During the May Fourth Movement (五四運動) in 1919, Shao took part in rallying for the support of Chinese students to save the country from Japanese aggression. He spoke at the University of Beijing on the reasons for China's frustration at the Paris Peace Conference and criticized the weaknesses of the Chinese Government in Jing Bao. This again agitated the authorities and eventually the newspaper was put under suspension. After fleeing to Japan for refuge, he returned to China when Duan Qi Rui's (段祺瑞) government lost power in 1920.

In 1925, he became a secret member of the Chinese Communist Party where he made large numbers of reports on the communist movement. A year later, the Chinese military, under the command of Zhang Zuolin (張作霖), executed Shao without trial, claiming that he "propagandized communism".
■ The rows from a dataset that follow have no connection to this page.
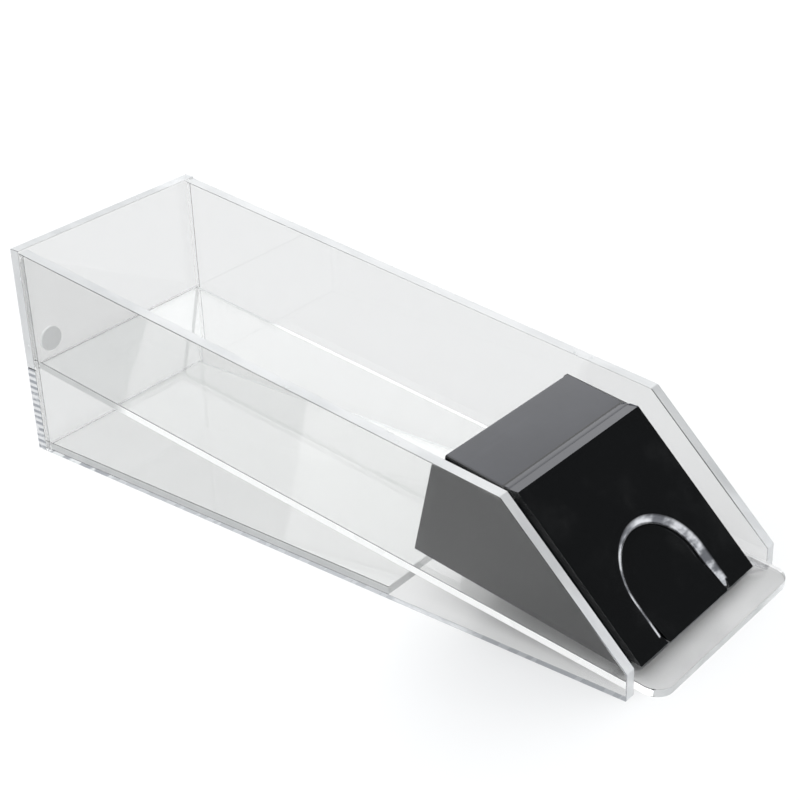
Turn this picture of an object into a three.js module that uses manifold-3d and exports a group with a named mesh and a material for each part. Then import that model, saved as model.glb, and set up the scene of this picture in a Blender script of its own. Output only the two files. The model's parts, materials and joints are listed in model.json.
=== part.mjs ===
// A dealing shoe for playing cards: a sloping tray of clear acrylic plate with a black acrylic
// hood over its low front end, and a weighted follower that pushes the cards to the hood.
// Millimetres, +Z up, the dealing end faces -Y, and the object stands on Z = 0.

import * as THREE from 'three';
import { mergeVertices } from 'three/addons/utils/BufferGeometryUtils.js';
import Module from 'manifold-3d';

// --- Driving dimensions. Y is counted from the front edge of the side walls. ---

const BOND = 0.1;                                 // glue line between two plates

const BODY_WIDTH = 120;                           // over the side walls
const WALL_THICKNESS = 6;
const WALL_FRONT_HEIGHT = 13.3;                   // short upright front edge of a side wall
const WALL_SHOULDER = [62.1, 74.2];               // where the front slope meets the top edge
const WALL_REAR_HEIGHT = 110;
const WALL_LENGTH = 349;

const FLOOR_TILT = THREE.MathUtils.degToRad(7.12);
const FLOOR_THICKNESS = 4;
const FLOOR_FRONT_HEIGHT = 6.9;                   // top of the floor at Y = 0
const LIP_REACH = 13.3;                           // floor in front of the side walls
const LIP_CORNER_RADIUS = 9;

const REAR_THICKNESS = 6;
const REAR_SPLIT_HEIGHT = 46.4;                   // support panel below, rear wall above
const REAR_TOP = 110.9;

const BASE_FRONT = 125.4;
const BASE_THICKNESS = 4;

const BUMPER_RADIUS = 6.35;
const BUMPER_THICKNESS = 1.6;
const BUMPER_PLACE = [-45, 60];                   // X, Z on the rear wall

const HOOD_WIDTH = 91;                            // face plate and top plate
const HOOD_PANEL_THICKNESS = 3;
const FACE_SLOPE = THREE.MathUtils.degToRad(44.86);
const FACE_THICKNESS = 3.2;
const CORNER_THICKNESS = 2.6;                     // strip that stiffens the face's upper edge
const FACE_FOOT = [2.0, 8.0];                     // lowest point of the outer face, one card above the floor
const FACE_TOP_HEIGHT = 68.9;
const HOOD_TOP_TILT = THREE.MathUtils.degToRad(9.9);
const HOOD_TOP_THICKNESS = 5;
const HOOD_TOP_REAR = 101.1;
const PANEL_INSET = 3;                            // panel edges lie this far under the plates
const PANEL_REAR_TOP = [103.3, 72];
const PANEL_REAR_FOOT = [114.4, 25.5];

const NOTCH_HALF_WIDTH = 24;
const NOTCH_CENTRE = 21;                          // up the slope from the foot of the face
const NOTCH_MOUTH_RADIUS = 1.2;

// The follower is laid out along the floor: U up the slope, W square to the floor.
const FOLLOWER_WIDTH = 88;
const FACE_GAP = 0.4;                             // between the parked follower and the face plate
const FOLLOWER_REAR = 93;
const FOLLOWER_HEIGHT = 40;
const FOLLOWER_CLEARANCE = 0.3;                   // under the block
const FOLLOWER_SKIN = 5;
const TOE_LENGTH = 14;                            // wedge on the follower's front, in the mouth of the notch
const TOE_SIDE_GAP = 0.5;
const ROLLER_RADIUS = 7;
const ROLLER_WIDTH = 72;
const ROLLER_LIFT = 0.1;
const ROLLER_PLACE = 76;
const AXLE_RADIUS = 2.5;
const AXLE_LENGTH = 86;
const BORE_RADIUS = 2.7;                          // the corners of the axle pass the flats of the bore
const WEIGHT_SIZE = [72, 17, 14];

const CURVE_STEPS = 24;

// --- Materials ---

const clearAcrylic = () => new THREE.MeshStandardMaterial({
  color: 0xe4efec, roughness: 0.05, metalness: 0, transparent: true, opacity: 0.35,
});
const blackAcrylic = () => new THREE.MeshStandardMaterial({ color: 0x0b0c0d, roughness: 0.08, metalness: 0 });
const steel = () => new THREE.MeshStandardMaterial({ color: 0xa8abad, roughness: 0.35, metalness: 1 });
const greyPolymer = () => new THREE.MeshStandardMaterial({ color: 0xb4b9b8, roughness: 0.4, metalness: 0 });

// --- Geometry helpers ---

const wasm = await Module();
wasm.setup();

function solidOf(geometry) {
  const bare = geometry.clone();
  bare.deleteAttribute('normal');
  bare.deleteAttribute('uv');
  const welded = mergeVertices(bare, 1e-4);
  return new wasm.Manifold(new wasm.Mesh({
    numProp: 3,
    vertProperties: new Float32Array(welded.attributes.position.array),
    triVerts: new Uint32Array(welded.index.array),
  }));
}

function geometryOf(solid) {
  const mesh = solid.getMesh();
  const geometry = new THREE.BufferGeometry();
  geometry.setAttribute('position', new THREE.BufferAttribute(new Float32Array(mesh.vertProperties), 3));
  geometry.setIndex(new THREE.BufferAttribute(new Uint32Array(mesh.triVerts), 1));
  geometry.computeVertexNormals();
  return geometry;
}

function meshOf(name, geometry, material) {
  const mesh = new THREE.Mesh(geometry, material);
  mesh.name = name;
  return mesh;
}

function polygon(points) {
  return new THREE.Shape(points.map(([a, b]) => new THREE.Vector2(a, b)));
}

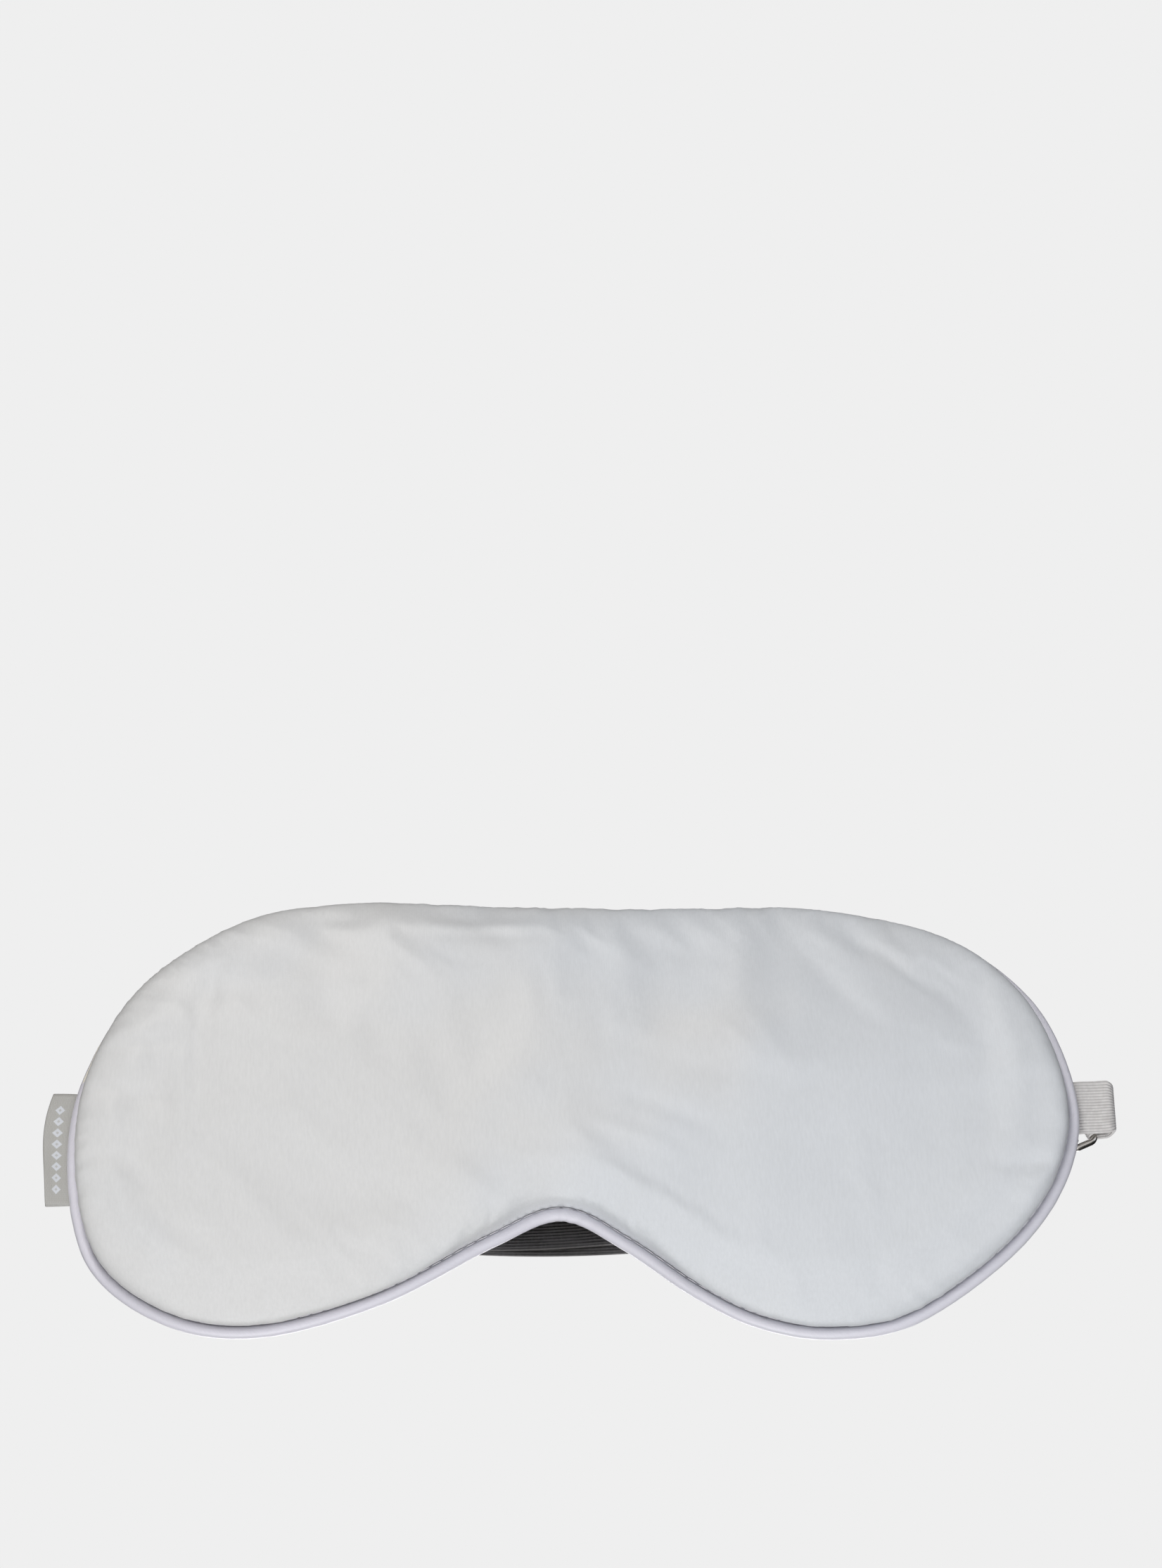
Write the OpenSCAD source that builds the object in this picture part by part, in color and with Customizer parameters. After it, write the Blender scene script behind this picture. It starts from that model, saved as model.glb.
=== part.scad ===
// Padded satin sleep mask lying face up on a table, with its adjustable elastic strap drawn up short and
// tucked underneath. X runs across the eyes, +Y points to the forehead, +Z leaves the front of the mask.
// The origin is on the table, under the middle of the whole part. Millimetres.

/* [Mask] */
// Width of the mask over its piping
mask_w = 208.2; // [204:0.2:212]
// Height of the mask over its piping, forehead to cheek
mask_h = 100.6; // [98:0.2:103]
// Height of the seam above the table at the middle of the mask
seam_h = 9.45; // [9.45:0.05:11]
// Rise of the padded front above the seam
front_rise = 5.9; // [4:0.1:7]
// Swell of the lining below the seam
back_rise = 1; // [0.5:0.1:1.2]
// Thickness of the satin panels
satin_t = 0.5; // [0.3:0.1:0.6]
// Thickness of the light-blocking interlining
blackout_t = 0.4; // [0.2:0.1:0.4]

/* [Piping] */
// Diameter of the finished piping
piping_d = 2.5; // [2.3:0.1:2.5]
// Diameter of the cotton cord inside it
cord_d = 1.6; // [1.2:0.1:1.6]
// Width of the seam allowance inside the piping
allowance_w = 3; // [2:0.5:3]

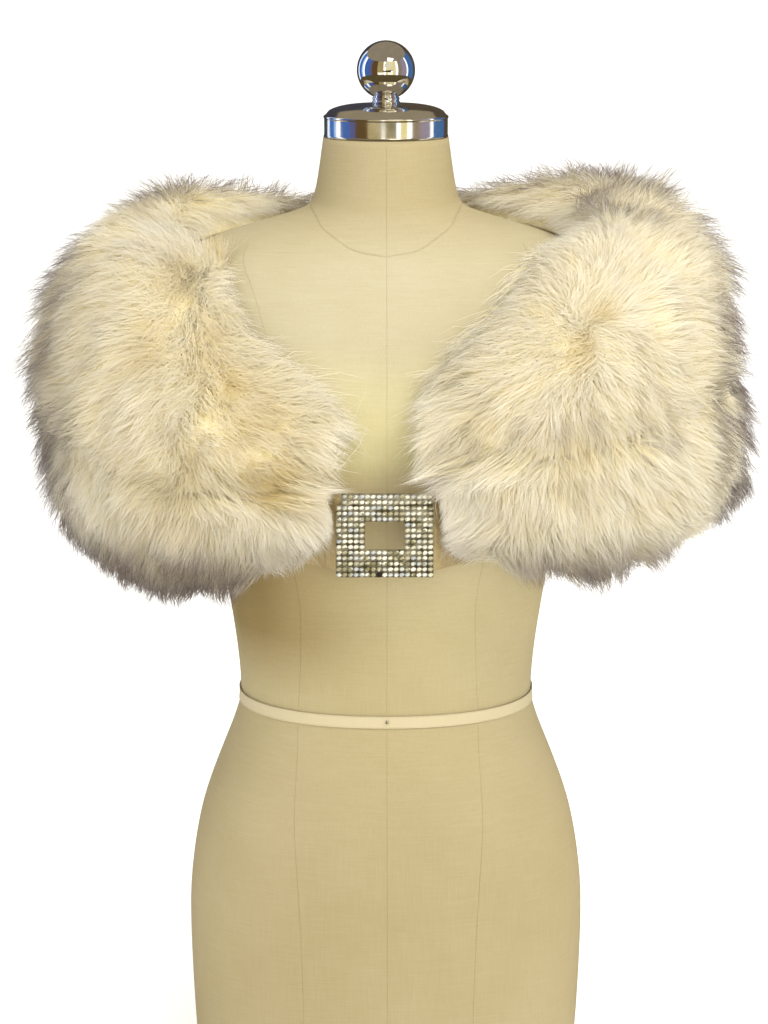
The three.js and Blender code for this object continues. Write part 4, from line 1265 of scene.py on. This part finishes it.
for first, last, code, strength in ROOM_STRIPES:
    feet = [place(a, 3000, -WAIST_HEIGHT) / 1000 for a in (first, (first + last) / 2, last)]
    for part in (0, 1):
        left, right = feet[part], feet[part + 1]
        corners = [(left.x, left.y, 0), (right.x, right.y, 0), (right.x, right.y, 2.9), (left.x, left.y, 2.9)]
        CARDS.append((f"stripe_{first + 180}_{part}", code, strength, corners))
for card_name, code, strength, corners in CARDS:
    glow = plain_material(card_name, "Emission", {"Color": linear(code), "Strength": strength})
    card = stage_sheet(card_name, glow, corners)
    card.visible_camera = False
    card.visible_diffuse = False
    card.visible_shadow = False
    card.visible_transmission = False


# Soft lamps: name, place, height looked at, width and height, watts, colour
LAMPS = [
    ("key_light", (1.1, -1.6, 3.1), 0.6, (2.0, 1.6), 91, (1.0, 0.99, 0.965)),
    ("fill_light", (-2.4, -1.7, 1.5), 0.5, (1.6, 1.6), 27, (0.97, 0.98, 1.0)),
    ("front_light", (0.9, -3.2, 1.5), 0.6, (2.2, 1.3), 39, (1.0, 0.99, 0.97)),
    ("side_light", (2.8, -0.9, 1.3), 0.65, (1.2, 1.2), 18, (1.0, 0.99, 0.97)),
    ("back_light", (0.0, 2.4, 2.8), 0.6, (2.4, 1.2), 34, (1.0, 1.0, 1.0)),
]
for lamp_name, spot, height, size, watts, colour in LAMPS:
    light = bpy.data.lights.new(lamp_name, "AREA")
    light.shape = "RECTANGLE"
    light.size = size[0]
    light.size_y = size[1]
    light.energy = watts
    light.color = colour
    lamp = new_object(lamp_name, light)
    lamp.location = spot
    lamp.rotation_euler = (Vector((0, 0, height)) - Vector(spot)).to_track_quat("-Z", "Y").to_euler()
    lamp.visible_glossy = False

world = bpy.data.worlds.new("soft_room")
bpy.context.scene.world = world
world.use_nodes = True
world.node_tree.nodes.clear()
sky = add_node(world.node_tree, "Background", {"Color": (1.0, 0.985, 0.96, 1.0), "Strength": 0.92})
add_node(world.node_tree, "OutputWorld", {"Surface": sky})
bpy.context.scene.view_settings.view_transform = "Standard"
bpy.context.scene.view_settings.look = "None"
bpy.context.scene.view_settings.exposure = 0.0

camera_data = bpy.data.cameras.new("camera")
camera_data.lens = 86.2
camera_data.sensor_width = 36
camera_data.sensor_fit = "AUTO"
camera_data.clip_end = 60
camera = new_object("camera", camera_data)
camera.location = (-0.0016, -2.0, 0.972)
camera.rotation_euler = (math.radians(90 - 12.9), 0, 0)
bpy.context.scene.camera = camera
=== Involvement in the Communist Party ===
When the operation of Jing Bao was restarted in 1920, Shao published an article entitled "Study of the New Russia" (新俄國之研究). His aims were to introduce the theory of Karl Marx to the Chinese people, and more importantly, to promote the way he believed that could save China, which was revolution. The article presented the theory of socialism, glorified the October Revolution in the Soviet Union in 1917, and promoted the success of Union of Soviet Socialists Republics (USSR). The article sowed the seeds of communism in the hearts of many Chinese. Later, in 1921, Shao joined the "Marxist theory Study Society" (馬克斯學說研究會). He strongly promoted communism while discouraging capitalism. In 1925, he joined the Chinese Communist Party (中國共產黨).